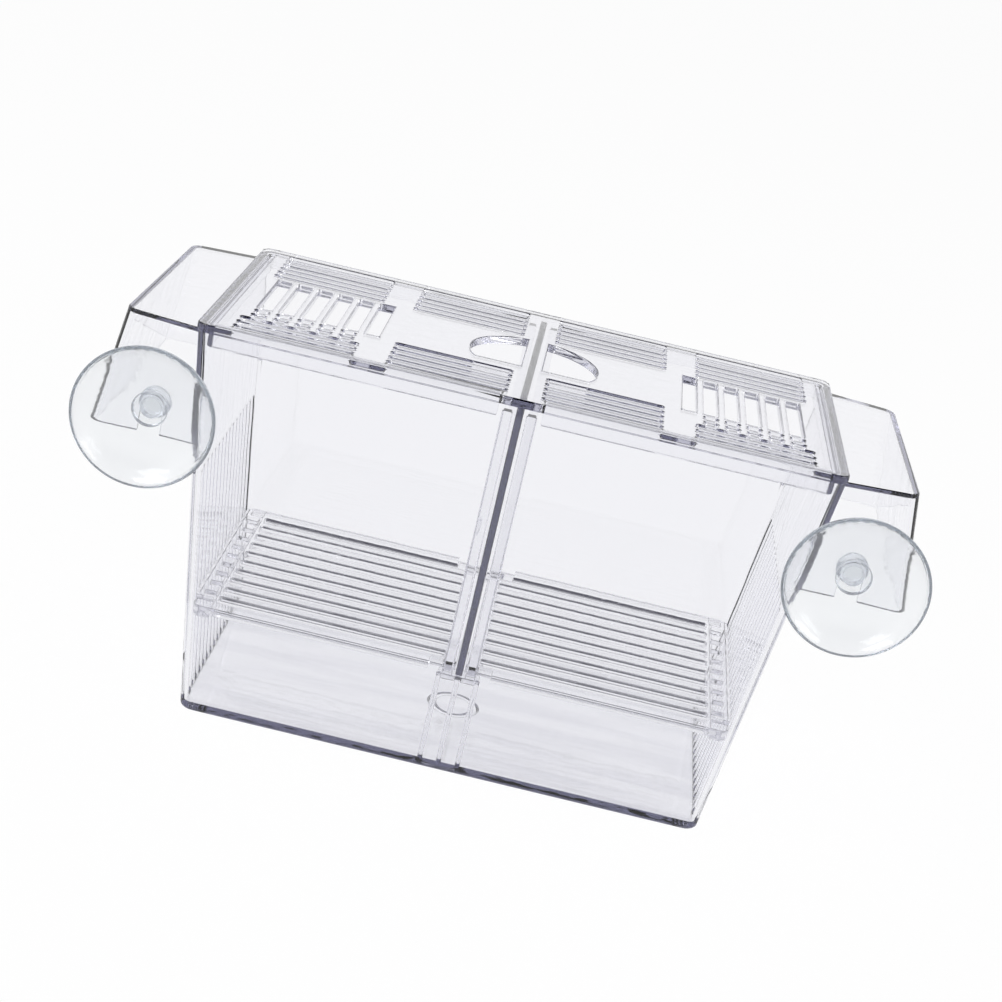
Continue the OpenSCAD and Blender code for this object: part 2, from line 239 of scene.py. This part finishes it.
def object_from(shell, name):
    """New object in the scene that takes over a mesh under construction."""
    mesh = bpy.data.meshes.new(name)
    shell.to_mesh(mesh)
    shell.free()
    piece = bpy.data.objects.new(name, mesh)
    scene.collection.objects.link(piece)
    return piece


def cut(piece, cutter):
    """Takes the cutter out of the piece's mesh and removes the cutter."""
    difference = piece.modifiers.new("difference", "BOOLEAN")
    difference.operation = "DIFFERENCE"
    difference.solver = "EXACT"
    difference.object = cutter
    view = bpy.context.evaluated_depsgraph_get()
    piece.data = bpy.data.meshes.new_from_object(piece.evaluated_get(view))
    piece.modifiers.remove(difference)
    bpy.data.objects.remove(cutter)


def smooth_rounds(piece):
    """Smooth shading that keeps the flat faces flat and turns only in the rounds."""
    piece.data.polygons.foreach_set("use_smooth", [True] * len(piece.data.polygons))
    flat_faces = piece.modifiers.new("flat_faces", "WEIGHTED_NORMAL")
    flat_faces.weight = 90
    flat_faces.keep_sharp = True


def moulded(node, slot):
    """Stand-in for a CAD node with its sharp edges rounded, and its bars' upper front edges rounded more."""
    shell = bmesh.new()
    shell.from_mesh(NODES[node].data)
    bmesh.ops.remove_doubles(shell, verts=shell.verts, dist=WELD)
    bmesh.ops.dissolve_degenerate(shell, edges=shell.edges, dist=SLIVER)
    bmesh.ops.dissolve_limit(shell, angle_limit=FLAT, verts=shell.verts, edges=shell.edges)
    shell.normal_update()
    fronts = bar_fronts(shell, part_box(node)[1])
    bmesh.ops.bevel(
        shell, geom=sharp_edges(shell), offset=EDGE_ROUNDS[slot], offset_type="OFFSET", segments=3,
        profile=0.5, affect="EDGES", clamp_overlap=False, miter_outer="SHARP", miter_inner="SHARP")
    piece = object_from(shell, node + "_moulded")
    piece.data.materials.append(MATERIALS[slot])
    if slot in BAR_ROUNDS:
        cut(piece, cove_cutter(fronts, BAR_ROUNDS[slot]))
    smooth_rounds(piece)
    return piece


def lift_off_rim(piece):
    """Raises the underside of the lid's plate a hair, so that it doesn't share a plane with the rim."""
    gap = 0.00004
    rim_above_divider = 0.0003
    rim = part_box("divider")[1][2] + rim_above_divider
    for vertex in piece.data.vertices:
        if abs(vertex.co.z - rim) < gap:
            vertex.co.z = rim + gap


def dress():
    """A moulded stand-in for each CAD node."""
    slots = {row["node"]: row["material_slot"] for row in frame["record"]["subparts"]}
    bodies = {node: body for body, nodes in frame["record"]["behaviour"]["bodies"].items() for node in nodes}
    for node, slot in slots.items():
        piece = moulded(node, slot)
        if node == "lid":
            lift_off_rim(piece)
        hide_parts(node)
        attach(piece, bodies[node])


dress()


# Studio
WHITE = (1, 1, 1, 1)
OVERHEAD = (0.02, 0.018, 0.045, 1)


def make_floor():
    """Pale floor that keeps a faint shadow and looks white to the camera and through the plastic."""
    below_part = 0.0004
    bpy.ops.mesh.primitive_plane_add(size=12, location=(0, 0, -below_part))
    floor = bpy.context.object
    floor.name = "floor"
    material, tree, out = new_material("pale_floor")
    path = add(tree, "ShaderNodeLightPath")
    seen = maths(tree, "MAXIMUM", path.outputs["Is Camera Ray"], path.outputs["Is Glossy Ray"])
    seen = maths(tree, "MAXIMUM", seen, path.outputs["Is Transmission Ray"])
    matt = add(tree, "ShaderNodeBsdfDiffuse", {"Color": (0.93, 0.93, 0.93, 1)})
    glow = add(tree, "ShaderNodeEmission", {"Color": WHITE, "Strength": 1.0})
    surface = blend_shaders(
        tree, maths(tree, "MULTIPLY", seen, 0.95), matt.outputs["BSDF"], glow.outputs["Emission"])
    tree.links.new(surface, out.inputs["Surface"])
    floor.data.materials.append(material)


def make_world():
    """White low down, behind and at the sides, lilac dark overhead, and all white to the camera."""
    world = bpy.data.worlds.new("studio")
    scene.world = world
    world.use_nodes = True
    tree = world.node_tree
    tree.nodes.clear()
    out = tree.nodes.new("ShaderNodeOutputWorld")
    direction = add(tree, "ShaderNodeTexCoord").outputs["Generated"]
    axes = add(tree, "ShaderNodeSeparateXYZ", {"Vector": direction}).outputs
    behind = ramp(tree, axes["Y"], 0.0, 1.0, -0.3, 0.35)
    back_wall = ramp(tree, axes["Z"], 1.0, 0.0, 0.4, 0.6)
    camera_wall = ramp(tree, axes["Z"], 1.0, 0.0, 0.16, 0.36)
    walls = add(tree, "ShaderNodeMix", {0: behind, 2: camera_wall, 3: back_wall}, data_type="FLOAT")
    sides = ramp(tree, maths(tree, "MULTIPLY", axes["X"], axes["X"]), 0.0, 1.0, 0.2, 0.45)
    camera_ray = add(tree, "ShaderNodeLightPath").outputs["Is Camera Ray"]
    share = maths(tree, "MAXIMUM", walls.outputs[0], camera_ray)
    share = maths(tree, "MAXIMUM", share, sides)
    sky = add(tree, "ShaderNodeBackground", {
        "Color": blend_colours(tree, share, OVERHEAD, WHITE), "Strength": 1.0})
    tree.links.new(sky.outputs["Background"], out.inputs["Surface"])


def soft_light(name, location, size, watts):
    """Square soft light that faces the part."""
    data = bpy.data.lights.new(name, "AREA")
    data.shape = "SQUARE"
    data.size = size
    data.energy = watts
    lamp = bpy.data.objects.new(name, data)
    lamp.location = location
    part_middle = Vector((0, 0, 0.05))
    lamp.rotation_euler = (part_middle - lamp.location).to_track_quat("-Z", "Y").to_euler()
    scene.collection.objects.link(lamp)


def make_camera():
    """Camera solved from the photograph: place, lens and roll."""
    right = Vector((0.97249557, 0.0912264, 0.21431313))
    down = Vector((0.23272553, -0.34284356, -0.9101083))
    forward = Vector((-0.00955003, 0.93495243, -0.35464456))
    place = Vector((0.00497, -0.48723, 0.24752))
    data = bpy.data.cameras.new("camera")
    data.sensor_width = 36.0
    data.lens = 70.95
    data.clip_start = 0.01
    camera = bpy.data.objects.new("camera", data)
    turn = Matrix((right, -down, -forward)).transposed().to_4x4()
    camera.matrix_world = Matrix.Translation(place) @ turn
    scene.collection.objects.link(camera)
    scene.camera = camera


make_floor()
make_world()
soft_light("key_light", (-0.7, -0.5, 1.1), size=0.7, watts=9.0)
soft_light("fill_light", (0.9, -0.3, 0.8), size=0.6, watts=4.0)
make_camera()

### Exercise objective
Write the material out again in its entirety, exactly as shown.

### Solution to the problem
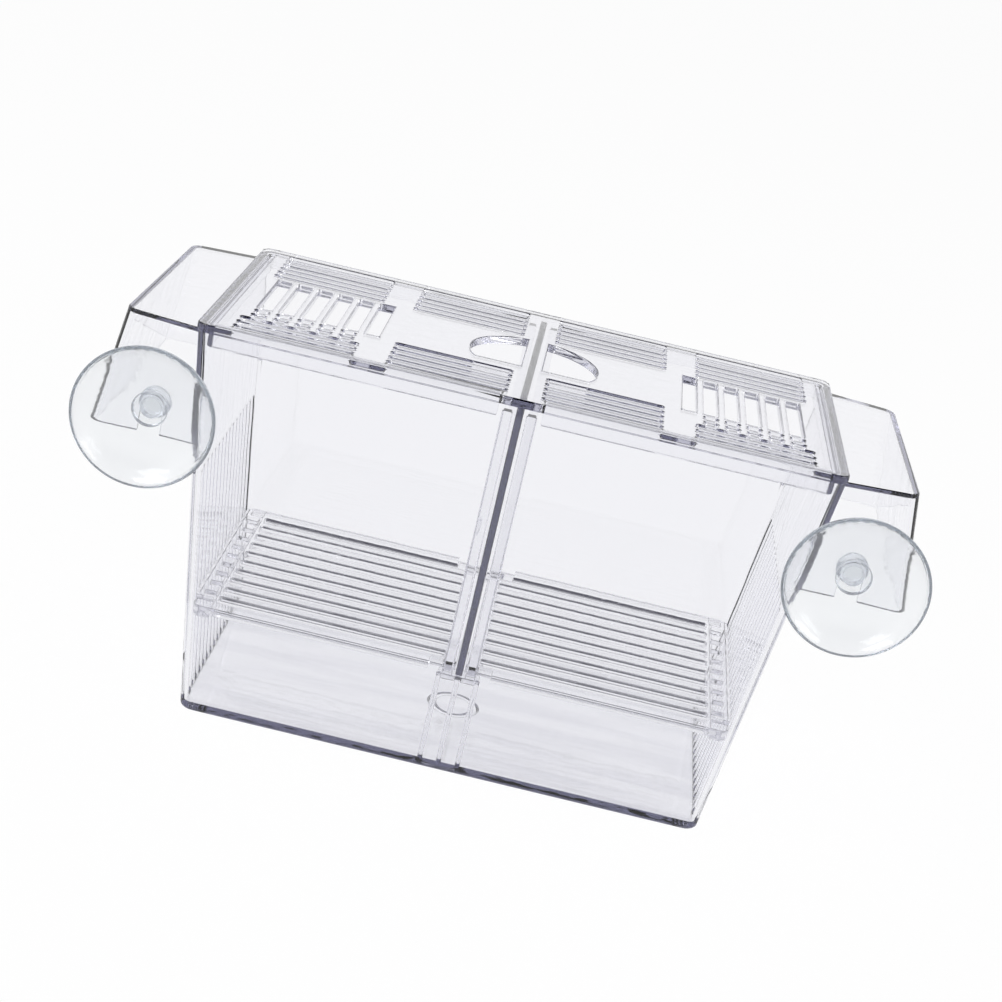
Continue the OpenSCAD and Blender code for this object: part 2, from line 239 of scene.py. This part finishes it.
def object_from(shell, name):
    """New object in the scene that takes over a mesh under construction."""
    mesh = bpy.data.meshes.new(name)
    shell.to_mesh(mesh)
    shell.free()
    piece = bpy.data.objects.new(name, mesh)
    scene.collection.objects.link(piece)
    return piece


def cut(piece, cutter):
    """Takes the cutter out of the piece's mesh and removes the cutter."""
    difference = piece.modifiers.new("difference", "BOOLEAN")
    difference.operation = "DIFFERENCE"
    difference.solver = "EXACT"
    difference.object = cutter
    view = bpy.context.evaluated_depsgraph_get()
    piece.data = bpy.data.meshes.new_from_object(piece.evaluated_get(view))
    piece.modifiers.remove(difference)
    bpy.data.objects.remove(cutter)


def smooth_rounds(piece):
    """Smooth shading that keeps the flat faces flat and turns only in the rounds."""
    piece.data.polygons.foreach_set("use_smooth", [True] * len(piece.data.polygons))
    flat_faces = piece.modifiers.new("flat_faces", "WEIGHTED_NORMAL")
    flat_faces.weight = 90
    flat_faces.keep_sharp = True


def moulded(node, slot):
    """Stand-in for a CAD node with its sharp edges rounded, and its bars' upper front edges rounded more."""
    shell = bmesh.new()
    shell.from_mesh(NODES[node].data)
    bmesh.ops.remove_doubles(shell, verts=shell.verts, dist=WELD)
    bmesh.ops.dissolve_degenerate(shell, edges=shell.edges, dist=SLIVER)
    bmesh.ops.dissolve_limit(shell, angle_limit=FLAT, verts=shell.verts, edges=shell.edges)
    shell.normal_update()
    fronts = bar_fronts(shell, part_box(node)[1])
    bmesh.ops.bevel(
        shell, geom=sharp_edges(shell), offset=EDGE_ROUNDS[slot], offset_type="OFFSET", segments=3,
        profile=0.5, affect="EDGES", clamp_overlap=False, miter_outer="SHARP", miter_inner="SHARP")
    piece = object_from(shell, node + "_moulded")
    piece.data.materials.append(MATERIALS[slot])
    if slot in BAR_ROUNDS:
        cut(piece, cove_cutter(fronts, BAR_ROUNDS[slot]))
    smooth_rounds(piece)
    return piece


def lift_off_rim(piece):
    """Raises the underside of the lid's plate a hair, so that it doesn't share a plane with the rim."""
    gap = 0.00004
    rim_above_divider = 0.0003
    rim = part_box("divider")[1][2] + rim_above_divider
    for vertex in piece.data.vertices:
        if abs(vertex.co.z - rim) < gap:
            vertex.co.z = rim + gap


def dress():
    """A moulded stand-in for each CAD node."""
    slots = {row["node"]: row["material_slot"] for row in frame["record"]["subparts"]}
    bodies = {node: body for body, nodes in frame["record"]["behaviour"]["bodies"].items() for node in nodes}
    for node, slot in slots.items():
        piece = moulded(node, slot)
        if node == "lid":
            lift_off_rim(piece)
        hide_parts(node)
        attach(piece, bodies[node])


dress()


# Studio
WHITE = (1, 1, 1, 1)
OVERHEAD = (0.02, 0.018, 0.045, 1)


def make_floor():
    """Pale floor that keeps a faint shadow and looks white to the camera and through the plastic."""
    below_part = 0.0004
    bpy.ops.mesh.primitive_plane_add(size=12, location=(0, 0, -below_part))
    floor = bpy.context.object
    floor.name = "floor"
    material, tree, out = new_material("pale_floor")
    path = add(tree, "ShaderNodeLightPath")
    seen = maths(tree, "MAXIMUM", path.outputs["Is Camera Ray"], path.outputs["Is Glossy Ray"])
    seen = maths(tree, "MAXIMUM", seen, path.outputs["Is Transmission Ray"])
    matt = add(tree, "ShaderNodeBsdfDiffuse", {"Color": (0.93, 0.93, 0.93, 1)})
    glow = add(tree, "ShaderNodeEmission", {"Color": WHITE, "Strength": 1.0})
    surface = blend_shaders(
        tree, maths(tree, "MULTIPLY", seen, 0.95), matt.outputs["BSDF"], glow.outputs["Emission"])
    tree.links.new(surface, out.inputs["Surface"])
    floor.data.materials.append(material)


def make_world():
    """White low down, behind and at the sides, lilac dark overhead, and all white to the camera."""
    world = bpy.data.worlds.new("studio")
    scene.world = world
    world.use_nodes = True
    tree = world.node_tree
    tree.nodes.clear()
    out = tree.nodes.new("ShaderNodeOutputWorld")
    direction = add(tree, "ShaderNodeTexCoord").outputs["Generated"]
    axes = add(tree, "ShaderNodeSeparateXYZ", {"Vector": direction}).outputs
    behind = ramp(tree, axes["Y"], 0.0, 1.0, -0.3, 0.35)
    back_wall = ramp(tree, axes["Z"], 1.0, 0.0, 0.4, 0.6)
    camera_wall = ramp(tree, axes["Z"], 1.0, 0.0, 0.16, 0.36)
    walls = add(tree, "ShaderNodeMix", {0: behind, 2: camera_wall, 3: back_wall}, data_type="FLOAT")
    sides = ramp(tree, maths(tree, "MULTIPLY", axes["X"], axes["X"]), 0.0, 1.0, 0.2, 0.45)
    camera_ray = add(tree, "ShaderNodeLightPath").outputs["Is Camera Ray"]
    share = maths(tree, "MAXIMUM", walls.outputs[0], camera_ray)
    share = maths(tree, "MAXIMUM", share, sides)
    sky = add(tree, "ShaderNodeBackground", {
        "Color": blend_colours(tree, share, OVERHEAD, WHITE), "Strength": 1.0})
    tree.links.new(sky.outputs["Background"], out.inputs["Surface"])


def soft_light(name, location, size, watts):
    """Square soft light that faces the part."""
    data = bpy.data.lights.new(name, "AREA")
    data.shape = "SQUARE"
    data.size = size
    data.energy = watts
    lamp = bpy.data.objects.new(name, data)
    lamp.location = location
    part_middle = Vector((0, 0, 0.05))
    lamp.rotation_euler = (part_middle - lamp.location).to_track_quat("-Z", "Y").to_euler()
    scene.collection.objects.link(lamp)


def make_camera():
    """Camera solved from the photograph: place, lens and roll."""
    right = Vector((0.97249557, 0.0912264, 0.21431313))
    down = Vector((0.23272553, -0.34284356, -0.9101083))
    forward = Vector((-0.00955003, 0.93495243, -0.35464456))
    place = Vector((0.00497, -0.48723, 0.24752))
    data = bpy.data.cameras.new("camera")
    data.sensor_width = 36.0
    data.lens = 70.95
    data.clip_start = 0.01
    camera = bpy.data.objects.new("camera", data)
    turn = Matrix((right, -down, -forward)).transposed().to_4x4()
    camera.matrix_world = Matrix.Translation(place) @ turn
    scene.collection.objects.link(camera)
    scene.camera = camera


make_floor()
make_world()
soft_light("key_light", (-0.7, -0.5, 1.1), size=0.7, watts=9.0)
soft_light("fill_light", (0.9, -0.3, 0.8), size=0.6, watts=4.0)
make_camera()